In het onderhavige geval stelt het Gerecht in de eerste plaats vast dat niet is gesteld of gebleken dat [S] in de controlejaren 2019 tot en met 2021 directeur was van eiseres. [S] stond immers geregistreerd bij verweerder als een werknemer met een andere beroepscode. Dit maakt dat [S] reeds hierom niet valt onder het beleid van verweerder met betrekking tot een DIGRA. Daar komt nog bij dat, zelfs indien [S] wel als DIGRA zou kunnen worden aangemerkt, verweerder met de door hem overgelegde stukken aannemelijk heeft gemaakt dat [S] in alle betrokken premiejaren gebruik heeft gemaakt van het voorzieningenstelsel van de Lzv middels het gebruik van de SZV-verzekeringskaart. Ook dit staat in de weg aan een geslaagd beroep van eiseres dat [S] (als DIGRA) geen werknemer zou zijn in de zin van de Lzv en Lov. Gelet op al het voorgaande slaagt de beroepsgrond van eiseres niet.
Conclusie
5.1.
Het beroep, gericht tegen een (niet-bestaande) beschikking op bezwaar tegen een naheffingsaanslag over 2018, is niet-ontvankelijk. Het beroep, voor zover gericht tegen de bestreden beschikkingen, is ongegrond.
5.2.
Voor een proceskostenvergoeding bestaat geen aanleiding.

De beslissing

Het Gerecht in eerste aanleg:
  • verklaart het beroep, gericht tegen een (niet-bestaande) beschikking op bezwaar tegen een naheffingsaanslag over 2018, niet-ontvankelijk;
  • verklaart het beroep, voor zover gericht tegen de bestreden beschikkingen, ongegrond.
Deze uitspraak is gedaan door mr. B. Martinez-Hammer, rechter in het gerecht in eerste aanleg van Sint Maarten, mr. J. Sybesma en mr. M.G.M. Schwengle, bijzondere rechters in het Gerecht in eerste aanleg van Sint Maarten, en uitgesproken in het openbaar in tegenwoordigheid van de griffier op 1 december 2025.

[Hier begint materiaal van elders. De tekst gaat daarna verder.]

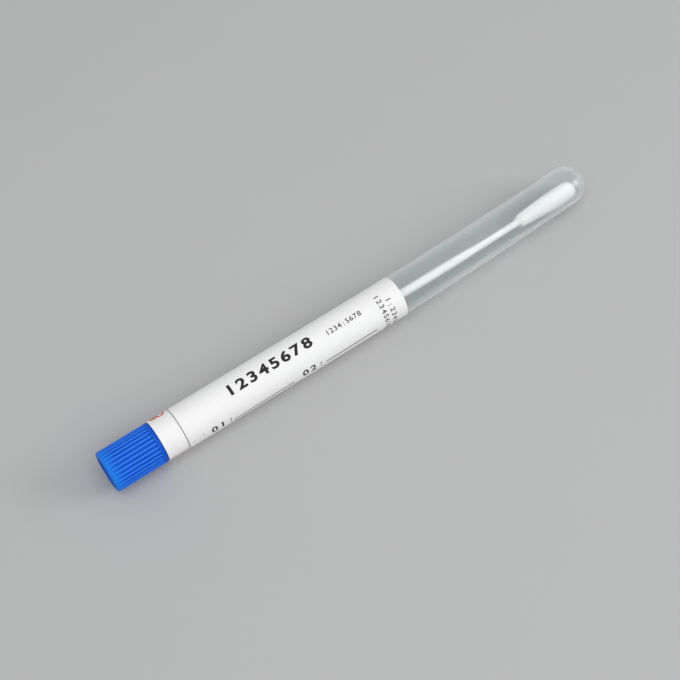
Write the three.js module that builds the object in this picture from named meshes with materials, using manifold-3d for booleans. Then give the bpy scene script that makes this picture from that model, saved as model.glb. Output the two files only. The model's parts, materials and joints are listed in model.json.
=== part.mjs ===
// Specimen swab tube: a round-bottomed plastic tube, closed by a ribbed plug cap that carries a cotton
// swab, with a paper label and a paper seal band round the tube.
//
// Sizes are millimetres. The tube lies on its side: x is 0 at its mouth, the cap lies towards -X and the
// round bottom towards +X. y and z are measured from the axis of the tube's straight end, and +Z is up.
// At the end the whole object is moved so that its origin is the middle of its footprint.
import * as THREE from 'three';
import { mergeVertices } from 'three/addons/utils/BufferGeometryUtils.js';
import Module from 'manifold-3d';

// ---- driving dimensions ----

const TUBE_LENGTH = 150; // from the mouth to the tip of the round bottom
const MOUTH_RADIUS = 6.0; // outside radius at the mouth
const BOTTOM_RADIUS = 5.9; // outside radius where the round bottom starts, less by the mould's draft
const TUBE_WALL = 1.0;
const MOUTH_EDGE = 0.2; // chamfer on both edges of the mouth

const BEND_START = 48.75; // the tube is straight up to here and curves from here to its tip
const BEND_SIDE = 2.43; // how far the tip has curved towards +Y

const HEAD_LENGTH = 16; // the part of the cap outside the tube
const HEAD_RADIUS = 6.1; // over the crests of the ribs
const RIM_ROUND = 0.8; // rounding of the head's outer edge
const RECESS_RADIUS = 4.7; // hollow in the head's end face
const RECESS_DEPTH = 3;
const RECESS_DRAFT = 0.15; // the recess is this much narrower at its floor
const RIB_COUNT = 30;
const RIB_DEPTH = 0.3;
const RIB_FADE = 0.3; // length over which the grooves run out at each end
const COLLAR_LENGTH = 1.1; // plain ring between the ribs and the tube
const SHOULDER_EDGE = 0.15; // chamfer where the head meets the tube's mouth

const PLUG_LENGTH = 8; // the part of the cap inside the tube
const PLUG_RADIUS = 4.92;
const PLUG_LEAD_IN = 1.4; // length of the plug's tapered end
const PLUG_TAPER = 0.3; // the plug's end is this much narrower
const HOLLOW_RADIUS = 3.9; // hollow inside the plug and the head
const HOLLOW_DEPTH = 11.5; // how far the hollow reaches into the head
const SOCKET_RADIUS = 2.2; // outside of the socket in the cap that holds the swab's shaft
const SOCKET_LENGTH = 4; // how far the socket stands out past the tube's mouth
const SOCKET_DEPTH = 11; // how far the socket's bore reaches into the head

const SHAFT_RADIUS = 1.27;
const NECK_RADIUS = 0.97; // the thinner end of the shaft, which carries the bud
const NECK_TAPER_START = 103;
const NECK_TAPER_END = 112;
const SHAFT_END = 142;
const DROOP = 0.75; // how far the shaft hangs below the axis
const DROOP_END = 95; // by here it hangs that far
const LEAN = 0.6; // how far the swab's tip leans towards +Y
const LEAN_START = 100;

const BUD_START = 124.8;
const BUD_END = 146.2;
const BUD_ROOT_RADIUS = 2.05;
const BUD_RADIUS = 2.95; // at its widest
const BUD_SHOULDER = 1.1; // rounding at the root
const BUD_NOSE = 2.7; // length of the rounded end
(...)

Informatie over hoger beroep

Tegen deze uitspraak kunnen alle partijen hoger beroep instellen bij het Gemeenschappelijk Hof van Justitie.
Het hoger beroepschrift moet worden ingediend binnen zes weken na de dag waarop deze uitspraak is verzonden.
Het hoger beroep moet worden ingediend bij het Gerecht dat de uitspraak heeft gedaan.
De indiener van het hoger beroep moet in ieder geval:
- het hoger beroepschrift indienen in tweevoud;
- een afschrift van deze uitspraak bijvoegen;
- vermelden waarom hij het niet eens is met de uitspraak (hoger beroepsgronden).
Partijen kunnen gebruik maken van de mogelijkheid om binnen de gegeven hoger beroepstermijn te volstaan met een pro-forma hoger beroepschrift. Dit betekent dat de hoger beroepsgronden op een later moment worden ingediend.
Voor het instellen van het hoger beroep is griffierecht verschuldigd.